Star Trek: Prodigy, which aired on Nickelodeon and Paramount+, was cancelled and pulled from the streaming platform earlier this year. Unlike other streaming projects that were shelved for tax credits, never to be seen again, Prodigy got a home media release and, shockingly, a second season — albeit not at Paramount+ or Nick.

Netflix saved the show, announcing a second season, which will air in 2024. That will make it the first Star Trek show to stream anywhere other than Paramount+ in the U.S. since the long-running sci-fi franchise entered the streaming era with Star Trek: Discovery in 2017.

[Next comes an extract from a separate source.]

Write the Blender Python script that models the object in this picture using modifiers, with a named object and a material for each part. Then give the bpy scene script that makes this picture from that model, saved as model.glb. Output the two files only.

“Thank you to our incredible Star Trek: Prodigy fans, who championed not just a show, but a community that’s always been connected by the belief that we build a better future together,” said executive producer Alex Kurtzman and co-showrunners Dan and Kevin Hageman in a statement last month. “We set out to inspire you, but you inspired us. The team is still hard at work on the second season, and we can’t wait to share it with the amazing fans around the world.”

Here’s the official synopsis for the series: 

Star Trek: Prodigy sees Star Trek: Voyager‘s Kate Mulgrew returning as Kathryn Janeway, both as a hologram and as the flesh-and-blood original, now a Starfleet admiral. The voice cast also includes Brett Gray (Dal), Ella Purnell (Gwyn), Rylee Alazraqui (Rok-Tahk), Angus Imrie (Zero), Jason Mantzoukas (Jankom Pog), Dee Bradley Baker (Murf), John Noble (The Diviner) and Jimmi Simpson (Drednok). Also featured in the series are recurring voice cast members Daveed Diggs (Commander Tysess), Jameela Jamil (Ensign Asencia), Jason Alexander (Doctor Noum), Robert Beltran (Captain Chakotay), and Billy Campbell (Thadiun Okona).

You can pick up Star Trek: Prodigy on DVD and Blu-ray, as well as buying it digitally on platforms like Apple and Vudu. It will start streaming for free again when Netflix picks it up next month.